GIVEN EXERCISE
Every line of the material below must be repeated exactly.

COLLECTED MATERIAL
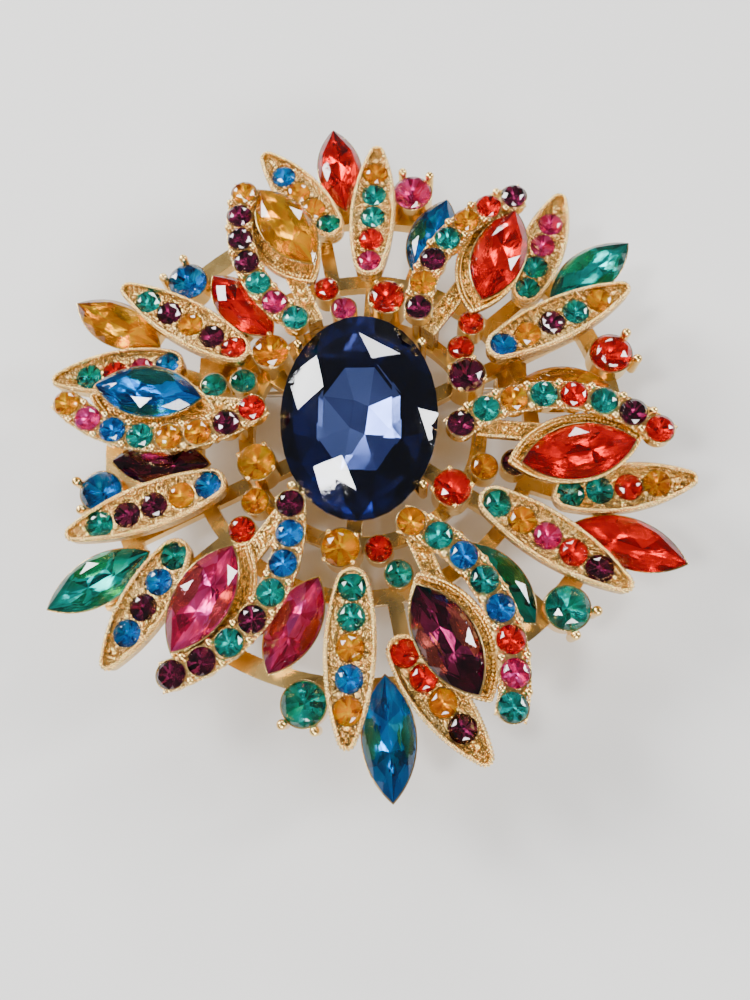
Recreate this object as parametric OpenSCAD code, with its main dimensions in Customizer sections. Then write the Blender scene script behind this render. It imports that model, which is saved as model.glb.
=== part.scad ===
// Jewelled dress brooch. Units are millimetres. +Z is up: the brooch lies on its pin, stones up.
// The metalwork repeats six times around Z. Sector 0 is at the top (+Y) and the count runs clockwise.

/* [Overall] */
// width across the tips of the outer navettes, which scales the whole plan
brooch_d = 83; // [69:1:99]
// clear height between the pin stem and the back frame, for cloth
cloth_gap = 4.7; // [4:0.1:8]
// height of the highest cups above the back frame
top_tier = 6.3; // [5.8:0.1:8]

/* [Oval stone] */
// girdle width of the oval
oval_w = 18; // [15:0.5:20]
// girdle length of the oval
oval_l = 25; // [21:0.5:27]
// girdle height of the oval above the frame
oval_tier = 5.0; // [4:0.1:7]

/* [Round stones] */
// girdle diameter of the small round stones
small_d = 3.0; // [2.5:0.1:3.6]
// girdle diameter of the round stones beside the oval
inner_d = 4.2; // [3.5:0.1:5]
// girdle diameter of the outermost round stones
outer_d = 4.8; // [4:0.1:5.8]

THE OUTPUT
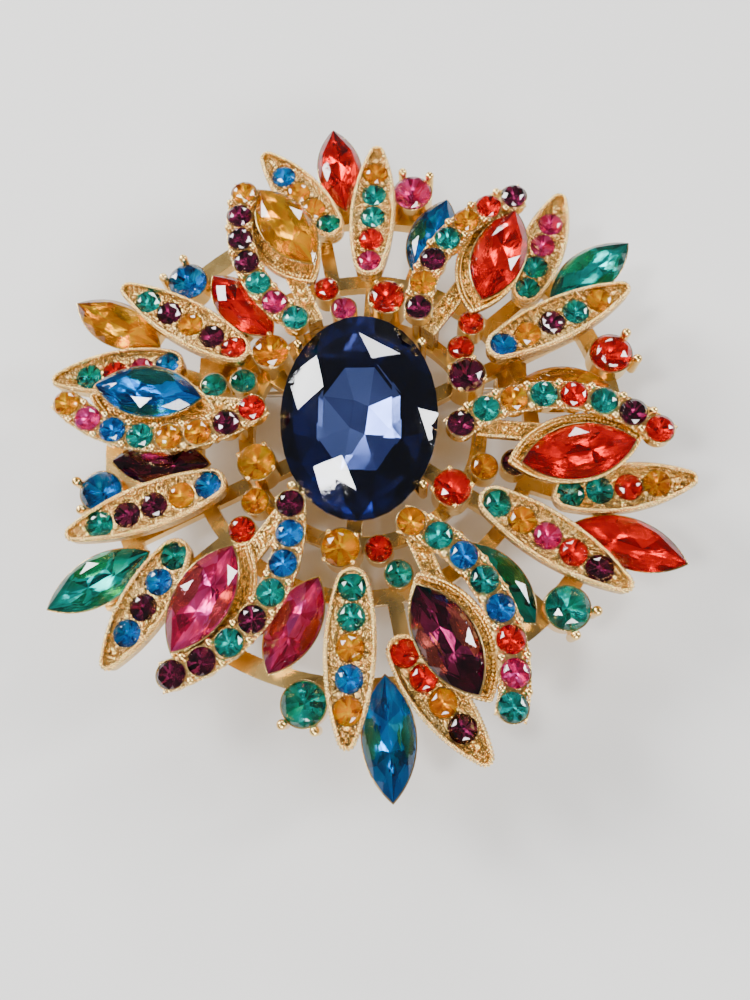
Recreate this object as parametric OpenSCAD code, with its main dimensions in Customizer sections. Then write the Blender scene script behind this render. It imports that model, which is saved as model.glb.
=== part.scad ===
// Jewelled dress brooch. Units are millimetres. +Z is up: the brooch lies on its pin, stones up.
// The metalwork repeats six times around Z. Sector 0 is at the top (+Y) and the count runs clockwise.

/* [Overall] */
// width across the tips of the outer navettes, which scales the whole plan
brooch_d = 83; // [69:1:99]
// clear height between the pin stem and the back frame, for cloth
cloth_gap = 4.7; // [4:0.1:8]
// height of the highest cups above the back frame
top_tier = 6.3; // [5.8:0.1:8]

/* [Oval stone] */
// girdle width of the oval
oval_w = 18; // [15:0.5:20]
// girdle length of the oval
oval_l = 25; // [21:0.5:27]
// girdle height of the oval above the frame
oval_tier = 5.0; // [4:0.1:7]

/* [Round stones] */
// girdle diameter of the small round stones
small_d = 3.0; // [2.5:0.1:3.6]
// girdle diameter of the round stones beside the oval
inner_d = 4.2; // [3.5:0.1:5]
// girdle diameter of the outermost round stones
outer_d = 4.8; // [4:0.1:5.8]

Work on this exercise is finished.